_REQUIRED WORK_
Copy exactly the lines from the one containing "return mesh;" through the one containing "obj.data.transform(world)", both included, and nothing else.

━━━━━━━━━━━━━━━━

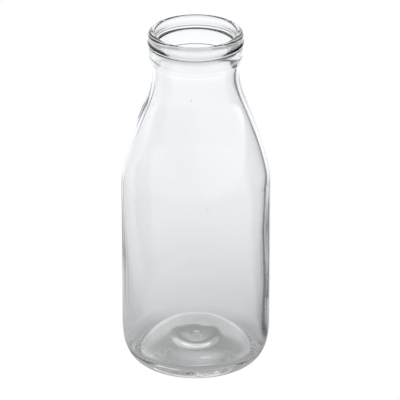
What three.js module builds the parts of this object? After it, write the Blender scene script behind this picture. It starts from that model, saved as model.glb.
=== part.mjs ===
// Clear glass milk bottle: one moulded piece of flint glass with an open mouth.
// Millimetres, +Z up, origin at the centre of the ring that it stands on.
// The wall is one closed solid of revolution: the outer skin runs from the middle
// of the underside out and up to the lip, and the inner skin runs back down from
// the lip to the middle of the floor.

import * as THREE from 'three';

// Overall size
const HEIGHT = 152;
const BODY_RADIUS = 32;
const WALL_THICKNESS = 2.5;
const FACETS_AROUND = 64;

// Foot: a narrow flat ring to stand on, round a domed underside with a low round boss
// in its middle
const FOOT_INNER_RADIUS = 21.4;
const PUSH_UP_HEIGHT = 5.6;
const BOSS_RADIUS = 5;
const BOSS_FADE = 4.4;
const BOSS_DEPTH = 0.7;

// Heel: the rounded lower edge of the body, a quarter of a superellipse
const HEEL_WIDTH = 9.7;
const HEEL_HEIGHT = 17.8;
const HEEL_POWER = 2.55;

// Shoulder: a turn inwards, a long slightly full slope, then a sweep up into the neck
const SIDE_TOP = 83.3;
const TURN_RADIUS = 26;
const SLOPE_FOOT_ANGLE = 0.225;   // radians from upright
const SLOPE_RADIUS = 196;
const SLOPE_HEAD_ANGLE = 0.393;
const NECK_RADIUS = 18.4;

// Finish: a collar with a rounded lower edge, a sharp groove above it, then the ring,
// a slight waist and a rounded lip
const COLLAR_RADIUS = 19.8;
const COLLAR_BOTTOM = 138.8;
const COLLAR_CORNER = 1.1;
const COLLAR_FILLET = 2.7;
const GROOVE_RADIUS = 18.75;
const GROOVE_BOTTOM = 145.9;
const GROOVE_TOP = 146.95;
const RING_RADIUS = 20.5;
const RING_TOP = 147.25;
const WAIST_RADIUS = 20.3;
const WAIST_Z = 147.75;
const LIP_RADIUS = 20.15;
const LIP_BOTTOM = 148.3;
const LIP_TOP = 150.3;
const LAND_OUTER_RADIUS = 18.6;   // flat top of the lip, where a closure seals
const LAND_INNER_RADIUS = 17.9;

// Inside: the mouth tapers down to the throat, and the floor is a dome
const MOUTH_RADIUS = 17.3;
const MOUTH_CORNER = 1.6;
const THROAT_RADIUS = 15.74;
const THROAT_Z = 139;
const THROAT_POWER = 1.5;
const INNER_HEEL_WIDTH = 4.5;
const INNER_HEEL_HEIGHT = 6;
const INNER_HEEL_POWER = 3;
const FLOOR_EDGE_Z = 5;           // the lowest ring of the floor
const FLOOR_RISE = 13;

// Points on an ellipse about [r, z], from just after one angle to the other
function ellipse([r, z], radiusR, radiusZ, from, to, steps) {
  const points = [];
  for (let i = 1; i <= steps; i += 1) {
    const angle = from + ((to - from) * i) / steps;
    points.push([r + radiusR * Math.cos(angle), z + radiusZ * Math.sin(angle)]);
  }
  return points;
}

// Quarter superellipse from its lowest point out and up to the straight side
function heel(sideRadius, bottom, width, height, power, steps) {
  const points = [];
  for (let i = 0; i <= steps; i += 1) {
    const angle = (Math.PI / 2) * (i / steps);
    const across = Math.sin(angle) ** (2 / power);
    const drop = Math.cos(angle) ** (2 / power);
    points.push([sideRadius - width * (1 - across), bottom + height * (1 - drop)]);
  }
  return points;
}

// Parabola from the axis out to just before `radius`
function dome(centreZ, edgeZ, radius, steps) {
  const points = [];
  for (let i = 0; i < steps; i += 1) {
    const across = i / steps;
    points.push([radius * across, centreZ + (edgeZ - centreZ) * across ** 2]);
  }
  return points;
}

// Shoulder from the top of the side to the foot of the neck, `inset` inside the outer skin
function shoulder(inset, steps) {
  const turn = [BODY_RADIUS - TURN_RADIUS, SIDE_TOP];
  const slope = [
    turn[0] + (TURN_RADIUS - SLOPE_RADIUS) * Math.cos(SLOPE_FOOT_ANGLE),
    turn[1] + (TURN_RADIUS - SLOPE_RADIUS) * Math.sin(SLOPE_FOOT_ANGLE),
  ];
  const headRadius = slope[0] + SLOPE_RADIUS * Math.cos(SLOPE_HEAD_ANGLE);
  const sweepRadius = (headRadius - NECK_RADIUS) / (1 - Math.cos(SLOPE_HEAD_ANGLE));
  const sweep = [
    NECK_RADIUS + sweepRadius,
    slope[1] + (SLOPE_RADIUS + sweepRadius) * Math.sin(SLOPE_HEAD_ANGLE),
  ];
  const turnRadius = TURN_RADIUS - inset;
  const slopeRadius = SLOPE_RADIUS - inset;
  const outwardSweep = sweepRadius + inset;
  const sweepStart = Math.PI + SLOPE_HEAD_ANGLE;
  return [
    [BODY_RADIUS - inset, SIDE_TOP],
    ...ellipse(turn, turnRadius, turnRadius, 0, SLOPE_FOOT_ANGLE, steps),
    ...ellipse(slope, slopeRadius, slopeRadius, SLOPE_FOOT_ANGLE, SLOPE_HEAD_ANGLE, steps),
    ...ellipse(sweep, outwardSweep, outwardSweep, sweepStart, Math.PI, steps + 1),
  ];
}

// Underside, from the axis to the inner edge of the standing ring
function underside() {
  return dome(PUSH_UP_HEIGHT, 0, FOOT_INNER_RADIUS, 12).map(([r, z]) => {
    const out = THREE.MathUtils.smoothstep(r, BOSS_RADIUS, BOSS_RADIUS + BOSS_FADE);
    return [r, z - BOSS_DEPTH * (1 - out)];
  });
}

// Outside of the finish, from the neck up to the outer edge of the flat land
function finishOutside() {
  const low = COLLAR_RADIUS - 1;
  const fillet = [low, COLLAR_BOTTOM - COLLAR_FILLET];
  const corner = [low, COLLAR_BOTTOM + COLLAR_CORNER];
  const lipRound = LIP_RADIUS - LAND_OUTER_RADIUS;
  return [
    [NECK_RADIUS, COLLAR_BOTTOM - COLLAR_FILLET],
    ...ellipse(fillet, low - NECK_RADIUS, COLLAR_FILLET, Math.PI, Math.PI / 2, 4),
    ...ellipse(corner, 1, COLLAR_CORNER, -Math.PI / 2, 0, 4),
    [COLLAR_RADIUS, GROOVE_BOTTOM - 0.1],
    [COLLAR_RADIUS - 0.1, GROOVE_BOTTOM + 0.04],
    [GROOVE_RADIUS, GROOVE_BOTTOM + 0.1],
    [GROOVE_RADIUS, GROOVE_TOP - 0.06],
    [RING_RADIUS - 0.15, GROOVE_TOP - 0.05],
    [RING_RADIUS, GROOVE_TOP + 0.1],
    [RING_RADIUS, RING_TOP],
    [WAIST_RADIUS, WAIST_Z],
    [LIP_RADIUS, LIP_BOTTOM],
    [LIP_RADIUS, LIP_TOP],
    ...ellipse([LAND_OUTER_RADIUS, LIP_TOP], lipRound, HEIGHT - LIP_TOP, 0, Math.PI / 2, 4),
  ];
}

// Inside of the mouth, from the inner edge of the flat land down to the throat
function mouth() {
  const lipRound = LAND_INNER_RADIUS - MOUTH_RADIUS;
  const top = HEIGHT - MOUTH_CORNER;
  const steps = 4;
  const points = [
    [LAND_INNER_RADIUS, HEIGHT],
    ...ellipse([LAND_INNER_RADIUS, top], lipRound, MOUTH_CORNER, Math.PI / 2, Math.PI, 3),
  ];
  for (let i = 1; i <= steps; i += 1) {
    const up = 1 - i / steps;
    points.push([
      THROAT_RADIUS + (MOUTH_RADIUS - THROAT_RADIUS) * up ** THROAT_POWER,
      THROAT_Z + (top - THROAT_Z) * up,
    ]);
  }
  return points;
}

function bottleOutline() {
  const innerSide = BODY_RADIUS - WALL_THICKNESS;
  const floorEdge = innerSide - INNER_HEEL_WIDTH;
  const innerHeel = heel(
    innerSide, FLOOR_EDGE_Z, INNER_HEEL_WIDTH, INNER_HEEL_HEIGHT, INNER_HEEL_POWER, 6,
  );
  return [
    ...underside(),
    [FOOT_INNER_RADIUS, 0],
    ...heel(BODY_RADIUS, 0, HEEL_WIDTH, HEEL_HEIGHT, HEEL_POWER, 9),
    ...shoulder(0, 3),
    ...finishOutside(),
    ...mouth(),
    ...shoulder(WALL_THICKNESS, 3).reverse(),
    ...innerHeel.reverse(),
    ...dome(FLOOR_EDGE_Z + FLOOR_RISE, FLOOR_EDGE_Z, floorEdge, 8).reverse(),
  ];
}

function glassBottle() {
  const outline = bottleOutline().map(([r, z]) => new THREE.Vector2(r, z));
  const geometry = new THREE.LatheGeometry(outline, FACETS_AROUND);
  geometry.rotateX(Math.PI / 2);  // the lathe turns about Y, and the bottle stands on Z
  const clearGlass = new THREE.MeshStandardMaterial({
    color: 0xe9eeea,
    roughness: 0.04,
    metalness: 0,
    transparent: true,
    opacity: 0.35,
  });
  const mesh = new THREE.Mesh(geometry, clearGlass);
  mesh.name = 'glass_bottle';
  return mesh;
}

const bottle = new THREE.Group();
bottle.add(glassBottle());

export default bottle;
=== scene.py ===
import math

import bpy
import numpy as np
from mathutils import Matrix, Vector


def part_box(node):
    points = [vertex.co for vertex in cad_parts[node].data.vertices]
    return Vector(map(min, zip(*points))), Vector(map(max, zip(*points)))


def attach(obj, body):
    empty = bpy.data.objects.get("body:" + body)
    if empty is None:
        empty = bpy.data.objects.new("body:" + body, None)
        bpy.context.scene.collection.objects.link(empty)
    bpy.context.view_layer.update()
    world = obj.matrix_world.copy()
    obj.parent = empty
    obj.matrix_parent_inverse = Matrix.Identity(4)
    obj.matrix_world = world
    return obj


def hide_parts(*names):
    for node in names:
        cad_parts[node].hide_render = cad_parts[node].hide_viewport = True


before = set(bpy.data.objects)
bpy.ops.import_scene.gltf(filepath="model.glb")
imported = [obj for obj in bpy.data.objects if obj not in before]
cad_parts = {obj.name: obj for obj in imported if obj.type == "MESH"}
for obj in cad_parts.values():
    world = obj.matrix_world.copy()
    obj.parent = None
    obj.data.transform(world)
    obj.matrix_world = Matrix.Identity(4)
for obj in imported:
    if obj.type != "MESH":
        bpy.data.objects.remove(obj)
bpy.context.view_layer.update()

# A clear glass milk bottle: one closed wall turned round Z, on a pale studio sweep.
# Sizes are in mm up to the mesh, and in metres from there on. Angles round the bottle
# start at its front (-Y) and run towards +X.

MM = 0.001
node_lo, node_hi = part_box("glass_bottle")

# ------------------------------------------------------------- outline, in mm
HEIGHT = (node_hi.z - node_lo.z) / MM
BODY_RADIUS = 32.0
WALL_THICKNESS = 2.5
AROUND = 480                              # steps round the bottle

FOOT_INNER_RADIUS = 21.4                  # inner edge of the flat ring that it stands on
PUSH_UP_HEIGHT = 5.6                      # the dome in the underside
HEEL_WIDTH, HEEL_HEIGHT, HEEL_POWER = 9.7, 17.8, 2.55

SIDE_TOP = 83.3
TURN_RADIUS = 26.0
SLOPE_FOOT_ANGLE = 0.225                  # radians from upright
SLOPE_RADIUS = 196.0
SLOPE_HEAD_ANGLE = 0.393
NECK_RADIUS = 18.4

COLLAR_RADIUS, COLLAR_BOTTOM = 19.8, 138.8
COLLAR_FILLET = 2.7                       # height of the hollow curve under the collar
COLLAR_CORNER_WIDTH, COLLAR_CORNER_HEIGHT = 1.0, 1.1
GROOVE_RADIUS, GROOVE_BOTTOM, GROOVE_TOP = 18.75, 145.9, 146.95
RING_RADIUS, RING_TOP = 20.5, 147.25
RING_EDGE = 0.15                          # radius of the ring's lower edge
WAIST_RADIUS, WAIST_Z = 20.3, 147.75
LIP_RADIUS, LIP_BOTTOM, LIP_TOP = 20.15, 148.3, 150.3
LAND_OUTER_RADIUS, LAND_INNER_RADIUS = 18.6, 17.9     # the flat top of the lip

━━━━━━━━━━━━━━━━

_FULL OUTPUT_
  return mesh;
}

const bottle = new THREE.Group();
bottle.add(glassBottle());

export default bottle;
=== scene.py ===
import math

import bpy
import numpy as np
from mathutils import Matrix, Vector


def part_box(node):
    points = [vertex.co for vertex in cad_parts[node].data.vertices]
    return Vector(map(min, zip(*points))), Vector(map(max, zip(*points)))


def attach(obj, body):
    empty = bpy.data.objects.get("body:" + body)
    if empty is None:
        empty = bpy.data.objects.new("body:" + body, None)
        bpy.context.scene.collection.objects.link(empty)
    bpy.context.view_layer.update()
    world = obj.matrix_world.copy()
    obj.parent = empty
    obj.matrix_parent_inverse = Matrix.Identity(4)
    obj.matrix_world = world
    return obj


def hide_parts(*names):
    for node in names:
        cad_parts[node].hide_render = cad_parts[node].hide_viewport = True


before = set(bpy.data.objects)
bpy.ops.import_scene.gltf(filepath="model.glb")
imported = [obj for obj in bpy.data.objects if obj not in before]
cad_parts = {obj.name: obj for obj in imported if obj.type == "MESH"}
for obj in cad_parts.values():
    world = obj.matrix_world.copy()
    obj.parent = None
    obj.data.transform(world)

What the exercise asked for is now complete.